The OIG also recommended possible
performance-based
action
against the employees named in the report who still work at the SEC, and
recommended that the SEC leadership clarify the agency’s procedures with
regards to several issues identified by the report, including the need
for
better coordination within the Commission and with other regulatory and
enforcement bodies.
Private self-regulator also failed to crack down on Stanford
It’s worth mentioning that the private self-regulatory organization (SRO) for the broker-dealer industry also missed numerous opportunities to crack down on Stanford’s Ponzi scheme, according to an internal review conducted by the Financial Industry Regulatory Authority (FINRA) last fall.
Between 2003 and 2005, FINRA’s predecessor, the National Association of Securities Dealers (NASD), received “credible” information from at least five different sources alleging that the Stanford CDs were a fraud.

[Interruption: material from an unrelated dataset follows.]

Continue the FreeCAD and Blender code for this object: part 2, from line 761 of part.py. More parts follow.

NASD examiners had also uncovered many of the same red flags during routine examinations that were highlighted by the examination groups in the SEC’s Forth Worth Office.
But follow-up enforcement action was often curtailed due to a questionable determination by NASD’s Dallas office that Stanford’s offshore CDs were not “securities” regulated under federal securities laws, and were therefore outside of NASD’s jurisdiction.

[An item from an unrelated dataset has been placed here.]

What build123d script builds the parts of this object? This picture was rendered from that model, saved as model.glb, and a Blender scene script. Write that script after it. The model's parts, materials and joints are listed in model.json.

In another instance, a lead NASD examiner backed off from investigating the Stanford CDs simply because he misinterpreted a five-page referral letter sent by the SEC in 2005. NASD’s Dallas office did not forward the SEC referral letter to senior management in D.C. until three years later.
The internal review also found that the the former head of NASD’s Dallas office eventually joined Stanford’s broker-dealer firm as a Managing Director of Compliance
Oh, and did we mention that Mary Schapiro was the Vice Chairman of NASD during this time?
It all adds up to another pathetic performance by the SEC and the financial self-regulators, and another reason why so much is riding on the Goldman Sachs case.